• _Aim_
Output all lines exactly.

• _Information shown_
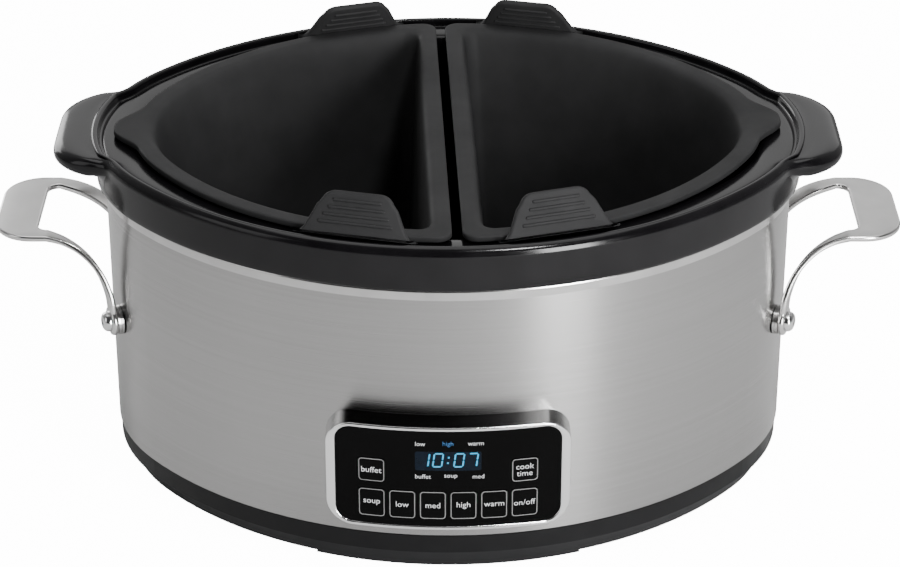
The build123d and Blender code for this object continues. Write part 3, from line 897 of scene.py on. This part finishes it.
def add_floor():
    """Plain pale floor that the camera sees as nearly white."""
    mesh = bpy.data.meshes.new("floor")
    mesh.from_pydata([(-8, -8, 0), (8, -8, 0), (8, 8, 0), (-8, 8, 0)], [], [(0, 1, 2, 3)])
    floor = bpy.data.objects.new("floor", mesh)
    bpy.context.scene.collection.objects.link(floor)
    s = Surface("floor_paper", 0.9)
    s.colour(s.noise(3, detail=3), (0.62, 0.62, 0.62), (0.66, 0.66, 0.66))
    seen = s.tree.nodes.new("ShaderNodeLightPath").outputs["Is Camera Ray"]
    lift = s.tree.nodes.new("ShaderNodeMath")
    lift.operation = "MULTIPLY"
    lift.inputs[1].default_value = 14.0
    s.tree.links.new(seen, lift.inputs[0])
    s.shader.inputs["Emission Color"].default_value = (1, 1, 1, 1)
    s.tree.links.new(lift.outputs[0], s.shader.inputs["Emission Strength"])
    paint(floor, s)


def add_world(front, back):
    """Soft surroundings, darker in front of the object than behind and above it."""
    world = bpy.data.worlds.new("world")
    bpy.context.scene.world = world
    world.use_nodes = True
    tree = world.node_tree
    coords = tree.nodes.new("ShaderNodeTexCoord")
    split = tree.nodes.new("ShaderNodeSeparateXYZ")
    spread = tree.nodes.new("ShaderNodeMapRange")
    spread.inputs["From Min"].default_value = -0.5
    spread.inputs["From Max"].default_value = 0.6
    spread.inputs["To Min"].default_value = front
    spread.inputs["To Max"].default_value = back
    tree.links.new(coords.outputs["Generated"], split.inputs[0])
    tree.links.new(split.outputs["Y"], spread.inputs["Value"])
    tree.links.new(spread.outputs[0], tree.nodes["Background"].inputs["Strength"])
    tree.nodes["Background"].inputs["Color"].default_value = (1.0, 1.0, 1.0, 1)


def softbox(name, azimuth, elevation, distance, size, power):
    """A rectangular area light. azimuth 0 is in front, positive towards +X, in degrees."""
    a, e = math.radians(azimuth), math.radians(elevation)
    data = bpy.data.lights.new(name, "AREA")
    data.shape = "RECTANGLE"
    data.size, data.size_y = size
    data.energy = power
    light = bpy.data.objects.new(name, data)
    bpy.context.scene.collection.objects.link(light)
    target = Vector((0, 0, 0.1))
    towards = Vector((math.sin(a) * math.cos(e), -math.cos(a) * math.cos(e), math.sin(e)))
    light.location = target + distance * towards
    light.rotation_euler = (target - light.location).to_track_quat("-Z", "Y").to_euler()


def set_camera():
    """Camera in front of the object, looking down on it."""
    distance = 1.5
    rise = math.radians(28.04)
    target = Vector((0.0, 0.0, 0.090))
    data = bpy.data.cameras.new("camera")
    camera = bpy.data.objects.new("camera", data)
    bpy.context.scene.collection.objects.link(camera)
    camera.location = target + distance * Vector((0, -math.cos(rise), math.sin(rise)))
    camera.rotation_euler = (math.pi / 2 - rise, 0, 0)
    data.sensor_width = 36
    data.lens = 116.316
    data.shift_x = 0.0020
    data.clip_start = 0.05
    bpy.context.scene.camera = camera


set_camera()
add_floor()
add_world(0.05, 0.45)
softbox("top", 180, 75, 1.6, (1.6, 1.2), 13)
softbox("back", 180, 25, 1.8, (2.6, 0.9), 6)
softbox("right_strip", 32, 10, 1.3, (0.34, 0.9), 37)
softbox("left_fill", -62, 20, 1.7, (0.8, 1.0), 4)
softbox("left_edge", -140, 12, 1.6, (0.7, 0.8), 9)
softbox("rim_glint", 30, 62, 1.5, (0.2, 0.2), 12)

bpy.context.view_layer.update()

• _Problem solution_
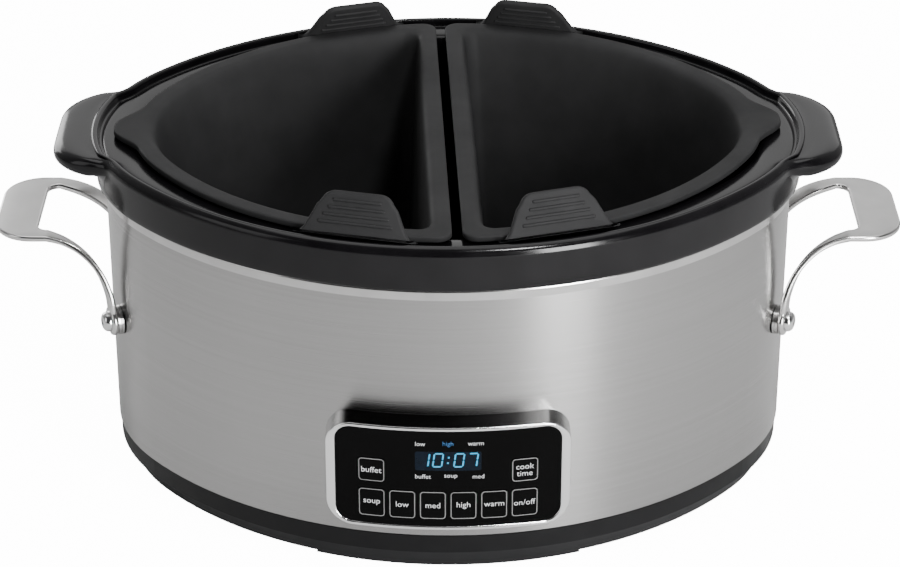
The build123d and Blender code for this object continues. Write part 3, from line 897 of scene.py on. This part finishes it.
def add_floor():
    """Plain pale floor that the camera sees as nearly white."""
    mesh = bpy.data.meshes.new("floor")
    mesh.from_pydata([(-8, -8, 0), (8, -8, 0), (8, 8, 0), (-8, 8, 0)], [], [(0, 1, 2, 3)])
    floor = bpy.data.objects.new("floor", mesh)
    bpy.context.scene.collection.objects.link(floor)
    s = Surface("floor_paper", 0.9)
    s.colour(s.noise(3, detail=3), (0.62, 0.62, 0.62), (0.66, 0.66, 0.66))
    seen = s.tree.nodes.new("ShaderNodeLightPath").outputs["Is Camera Ray"]
    lift = s.tree.nodes.new("ShaderNodeMath")
    lift.operation = "MULTIPLY"
    lift.inputs[1].default_value = 14.0
    s.tree.links.new(seen, lift.inputs[0])
    s.shader.inputs["Emission Color"].default_value = (1, 1, 1, 1)
    s.tree.links.new(lift.outputs[0], s.shader.inputs["Emission Strength"])
    paint(floor, s)


def add_world(front, back):
    """Soft surroundings, darker in front of the object than behind and above it."""
    world = bpy.data.worlds.new("world")
    bpy.context.scene.world = world
    world.use_nodes = True
    tree = world.node_tree
    coords = tree.nodes.new("ShaderNodeTexCoord")
    split = tree.nodes.new("ShaderNodeSeparateXYZ")
    spread = tree.nodes.new("ShaderNodeMapRange")
    spread.inputs["From Min"].default_value = -0.5
    spread.inputs["From Max"].default_value = 0.6
    spread.inputs["To Min"].default_value = front
    spread.inputs["To Max"].default_value = back
    tree.links.new(coords.outputs["Generated"], split.inputs[0])
    tree.links.new(split.outputs["Y"], spread.inputs["Value"])
    tree.links.new(spread.outputs[0], tree.nodes["Background"].inputs["Strength"])
    tree.nodes["Background"].inputs["Color"].default_value = (1.0, 1.0, 1.0, 1)


def softbox(name, azimuth, elevation, distance, size, power):
    """A rectangular area light. azimuth 0 is in front, positive towards +X, in degrees."""
    a, e = math.radians(azimuth), math.radians(elevation)
    data = bpy.data.lights.new(name, "AREA")
    data.shape = "RECTANGLE"
    data.size, data.size_y = size
    data.energy = power
    light = bpy.data.objects.new(name, data)
    bpy.context.scene.collection.objects.link(light)
    target = Vector((0, 0, 0.1))
    towards = Vector((math.sin(a) * math.cos(e), -math.cos(a) * math.cos(e), math.sin(e)))
    light.location = target + distance * towards
    light.rotation_euler = (target - light.location).to_track_quat("-Z", "Y").to_euler()


def set_camera():
    """Camera in front of the object, looking down on it."""
    distance = 1.5
    rise = math.radians(28.04)
    target = Vector((0.0, 0.0, 0.090))
    data = bpy.data.cameras.new("camera")
    camera = bpy.data.objects.new("camera", data)
    bpy.context.scene.collection.objects.link(camera)
    camera.location = target + distance * Vector((0, -math.cos(rise), math.sin(rise)))
    camera.rotation_euler = (math.pi / 2 - rise, 0, 0)
    data.sensor_width = 36
    data.lens = 116.316
    data.shift_x = 0.0020
    data.clip_start = 0.05
    bpy.context.scene.camera = camera


set_camera()
add_floor()
add_world(0.05, 0.45)
softbox("top", 180, 75, 1.6, (1.6, 1.2), 13)
softbox("back", 180, 25, 1.8, (2.6, 0.9), 6)
softbox("right_strip", 32, 10, 1.3, (0.34, 0.9), 37)
softbox("left_fill", -62, 20, 1.7, (0.8, 1.0), 4)
softbox("left_edge", -140, 12, 1.6, (0.7, 0.8), 9)
softbox("rim_glint", 30, 62, 1.5, (0.2, 0.2), 12)

bpy.context.view_layer.update()